→ EXERCISE DIRECTIONS: Copy out all of the material exactly.

→ GIVEN DATA:
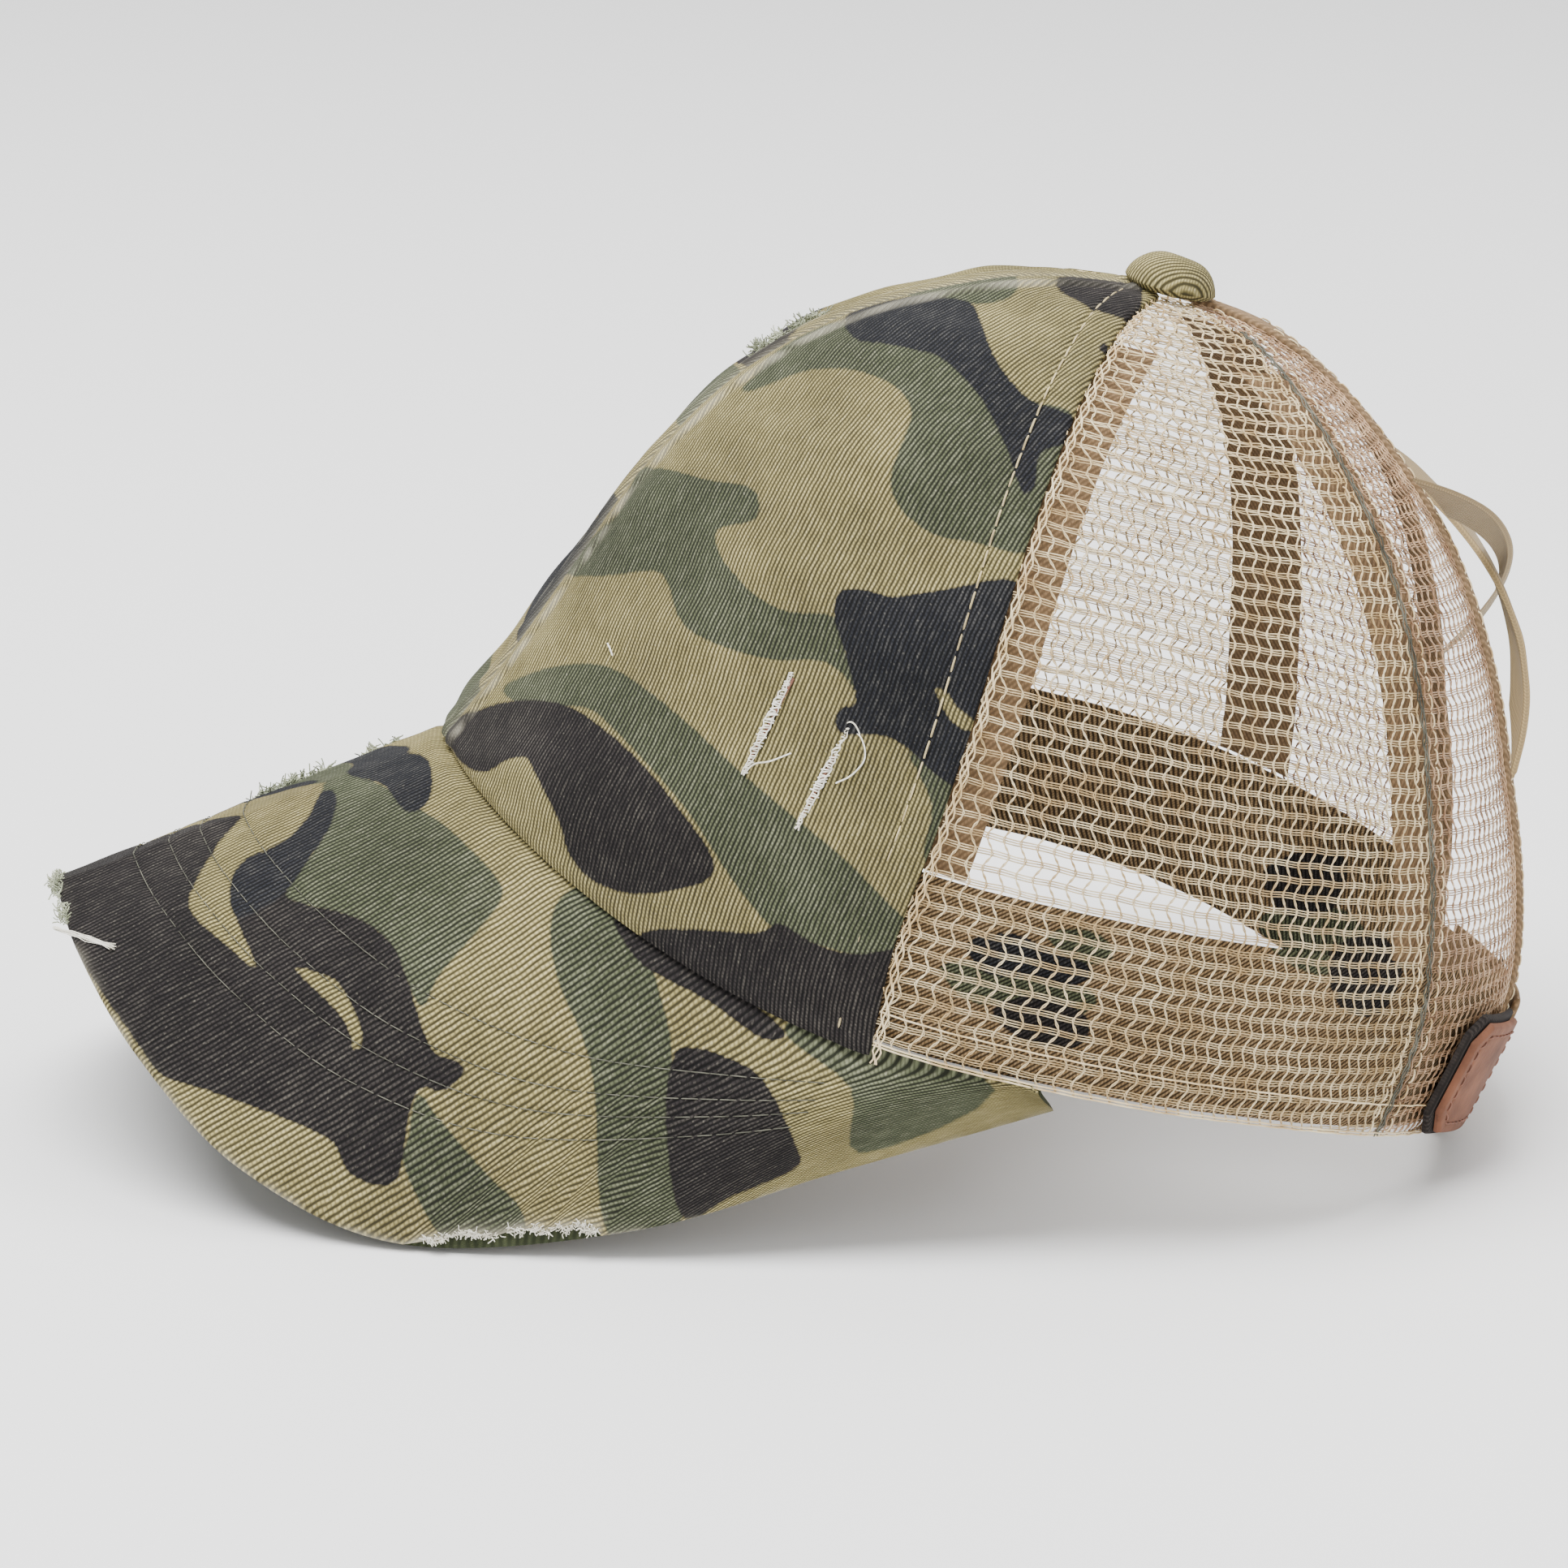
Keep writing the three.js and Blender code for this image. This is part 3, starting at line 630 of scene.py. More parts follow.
def print_fields(pixels, cool, brown, green, holes=()):
    """The camouflage attributes of points, from their places in the photograph."""
    def union(outlines):
        return np.max([depth_inside(outline, pixels) for outline in outlines], axis=0)

    dark = np.maximum(union(cool), union(brown))
    if holes:
        dark = np.minimum(dark, -union(holes))
    return {"dark": dark, "cool": union(cool), "olive": union(green)}


def no_print(points):
    flat = np.full(points.shape[:-1], -FIELD_LIMIT)
    return {"dark": flat, "cool": flat, "olive": flat}


MIRROR = np.array([-1.0, 1.0, 1.0])
SIDES = {"left": 1, "right": -1}


def mirrored(points, side):
    return points if side > 0 else points * MIRROR


def sewn(place, us, vs, stitch=2.7, gap=0.6, base=0.0):
    """Stitches along a line of surface coordinates, each a short arch of thread."""
    points = place(us, vs, np.zeros(len(us)))
    length = run_lengths(points)
    starts = np.arange(0.5, length[-1] - stitch, stitch + gap)
    at = starts[:, None] + stitch * np.array([0, 0.2, 0.5, 0.8, 1])
    lifts = base + np.broadcast_to([-0.25, 0.14, 0.2, 0.14, -0.25], at.shape)
    return list(place(np.interp(at, length, us), np.interp(at, length, vs), lifts))


# Front panels

PANEL_ACROSS, PANEL_UP = 132, 200
TWILL = 1.2
SEAM_STITCH = 6.2
HIDDEN_PRINT_TURN = np.array([1800.0, 1520.0])  # pixels: the right panel's print is the left's, turned


def front_coordinates(us, vs):
    seam = FRONT_SEAM * us
    foot = climb(seam, hem_row(seam), -GAP - (BRIM_TUCK - GAP) * seam / BRIM_TEMPLE)
    row = foot * (1 - vs) + TOP_ROW * vs
    turn = beside(0.0, row, GAP / 2) * (1 - us) + beside(FRONT_SEAM, row, -GAP / 2) * us
    return turn, row


def front_panel(name, side):
    us, vs = grid(lines(PANEL_ACROSS), lines(PANEL_UP))
    turn, row = front_coordinates(us, vs)
    flat = crown(turn, row)
    cloth = cloth_lengths(flat)
    across = cloth[..., 0] - cloth[:1, :, 0]
    from_side = across[-1:] - across
    from_hem = cloth[..., 1]
    from_top = from_hem[:, -1:] - from_hem

    # Seam allowances raise the cloth beside the seams, stitches press it and its edges roll under
    ridge = 0.42 * (1 - smoothstep((from_side - 5.2) / 2.4)) + 0.7 * (1 - smoothstep((across - 3.4) / 1.6))
    pressed = 0.5 * np.exp(-((from_side - SEAM_STITCH) / 0.6) ** 2)
    seams = 0.7 * np.exp(-across / 0.7) + 0.7 * np.exp(-from_side / 0.5)
    hem_roll = 0.5 * np.exp(-((from_hem - 1.6) / 1.6) ** 2)
    soft = smoothstep(across / 12) * smoothstep(from_side / 12) * smoothstep(from_hem / 10)
    soft = soft * smoothstep(from_top / 14)
    puckers = 0.1 * np.sin(from_hem * 2 * pi / 6.5 + 2 * ripple(flat, 30, 5)) * np.exp(-from_side / 7)
    lift = ridge + hem_roll - pressed - seams + puckers + 0.45 * soft * ripple(flat, 38, 3 + side)
    lift = lift + 0.2 * soft * ripple(flat, 13, 8 + side)
    pixels = to_pixels(flat)
    if side < 0:
        pixels = HIDDEN_PRINT_TURN - pixels
    fields = print_fields(pixels, CROWN_COOL, CROWN_BROWN, CROWN_GREEN, CROWN_HOLES)
    wear = 0.5 * np.exp(-((across - 4.0) / 0.9) ** 2) * (0.55 + 0.45 * np.sin(3 * ripple(flat, 14, 4)))
    wear = np.clip(wear + 0.3 * np.exp(-across / 1.0), 0, 1)
    outer = mirrored(crown(turn, row, lift), side)
    inner = mirrored(crown(turn, row, np.minimum(lift * 0.3, 0) - TWILL), side)
    panel = sheet(name, outer, inner, cloth=cloth, wear=wear, **fields)
    finish(panel, "camo_twill", crown_twill, name.replace("_cloth", ""))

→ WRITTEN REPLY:
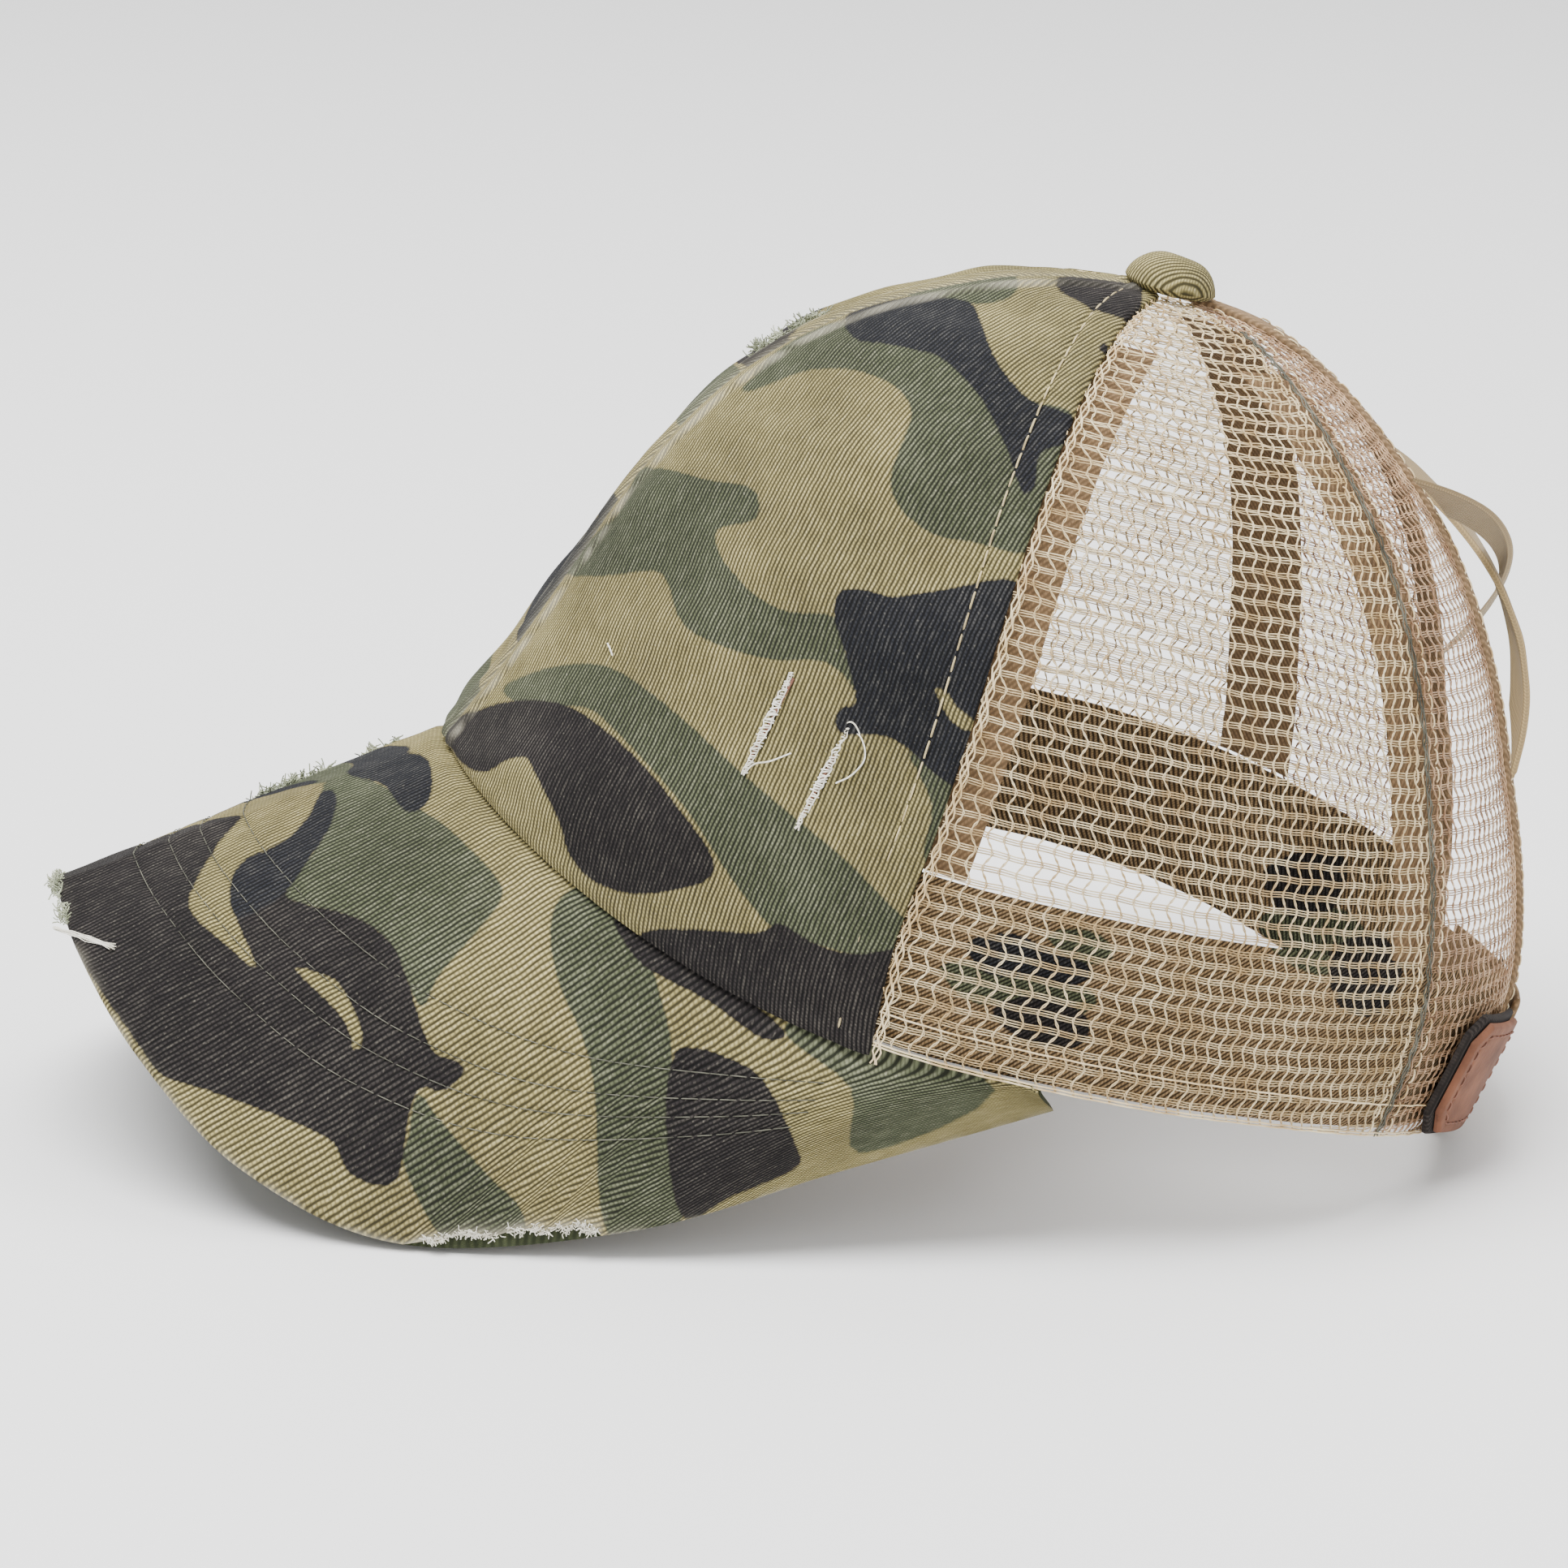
Keep writing the three.js and Blender code for this image. This is part 3, starting at line 630 of scene.py. More parts follow.
def print_fields(pixels, cool, brown, green, holes=()):
    """The camouflage attributes of points, from their places in the photograph."""
    def union(outlines):
        return np.max([depth_inside(outline, pixels) for outline in outlines], axis=0)

    dark = np.maximum(union(cool), union(brown))
    if holes:
        dark = np.minimum(dark, -union(holes))
    return {"dark": dark, "cool": union(cool), "olive": union(green)}


def no_print(points):
    flat = np.full(points.shape[:-1], -FIELD_LIMIT)
    return {"dark": flat, "cool": flat, "olive": flat}


MIRROR = np.array([-1.0, 1.0, 1.0])
SIDES = {"left": 1, "right": -1}


def mirrored(points, side):
    return points if side > 0 else points * MIRROR


def sewn(place, us, vs, stitch=2.7, gap=0.6, base=0.0):
    """Stitches along a line of surface coordinates, each a short arch of thread."""
    points = place(us, vs, np.zeros(len(us)))
    length = run_lengths(points)
    starts = np.arange(0.5, length[-1] - stitch, stitch + gap)
    at = starts[:, None] + stitch * np.array([0, 0.2, 0.5, 0.8, 1])
    lifts = base + np.broadcast_to([-0.25, 0.14, 0.2, 0.14, -0.25], at.shape)
    return list(place(np.interp(at, length, us), np.interp(at, length, vs), lifts))


# Front panels

PANEL_ACROSS, PANEL_UP = 132, 200
TWILL = 1.2
SEAM_STITCH = 6.2
HIDDEN_PRINT_TURN = np.array([1800.0, 1520.0])  # pixels: the right panel's print is the left's, turned


def front_coordinates(us, vs):
    seam = FRONT_SEAM * us
    foot = climb(seam, hem_row(seam), -GAP - (BRIM_TUCK - GAP) * seam / BRIM_TEMPLE)
    row = foot * (1 - vs) + TOP_ROW * vs
    turn = beside(0.0, row, GAP / 2) * (1 - us) + beside(FRONT_SEAM, row, -GAP / 2) * us
    return turn, row


def front_panel(name, side):
    us, vs = grid(lines(PANEL_ACROSS), lines(PANEL_UP))
    turn, row = front_coordinates(us, vs)
    flat = crown(turn, row)
    cloth = cloth_lengths(flat)
    across = cloth[..., 0] - cloth[:1, :, 0]
    from_side = across[-1:] - across
    from_hem = cloth[..., 1]
    from_top = from_hem[:, -1:] - from_hem

    # Seam allowances raise the cloth beside the seams, stitches press it and its edges roll under
    ridge = 0.42 * (1 - smoothstep((from_side - 5.2) / 2.4)) + 0.7 * (1 - smoothstep((across - 3.4) / 1.6))
    pressed = 0.5 * np.exp(-((from_side - SEAM_STITCH) / 0.6) ** 2)
    seams = 0.7 * np.exp(-across / 0.7) + 0.7 * np.exp(-from_side / 0.5)
    hem_roll = 0.5 * np.exp(-((from_hem - 1.6) / 1.6) ** 2)
    soft = smoothstep(across / 12) * smoothstep(from_side / 12) * smoothstep(from_hem / 10)
    soft = soft * smoothstep(from_top / 14)
    puckers = 0.1 * np.sin(from_hem * 2 * pi / 6.5 + 2 * ripple(flat, 30, 5)) * np.exp(-from_side / 7)
    lift = ridge + hem_roll - pressed - seams + puckers + 0.45 * soft * ripple(flat, 38, 3 + side)
    lift = lift + 0.2 * soft * ripple(flat, 13, 8 + side)
    pixels = to_pixels(flat)
    if side < 0:
        pixels = HIDDEN_PRINT_TURN - pixels
    fields = print_fields(pixels, CROWN_COOL, CROWN_BROWN, CROWN_GREEN, CROWN_HOLES)
    wear = 0.5 * np.exp(-((across - 4.0) / 0.9) ** 2) * (0.55 + 0.45 * np.sin(3 * ripple(flat, 14, 4)))
    wear = np.clip(wear + 0.3 * np.exp(-across / 1.0), 0, 1)
    outer = mirrored(crown(turn, row, lift), side)
    inner = mirrored(crown(turn, row, np.minimum(lift * 0.3, 0) - TWILL), side)
    panel = sheet(name, outer, inner, cloth=cloth, wear=wear, **fields)
    finish(panel, "camo_twill", crown_twill, name.replace("_cloth", ""))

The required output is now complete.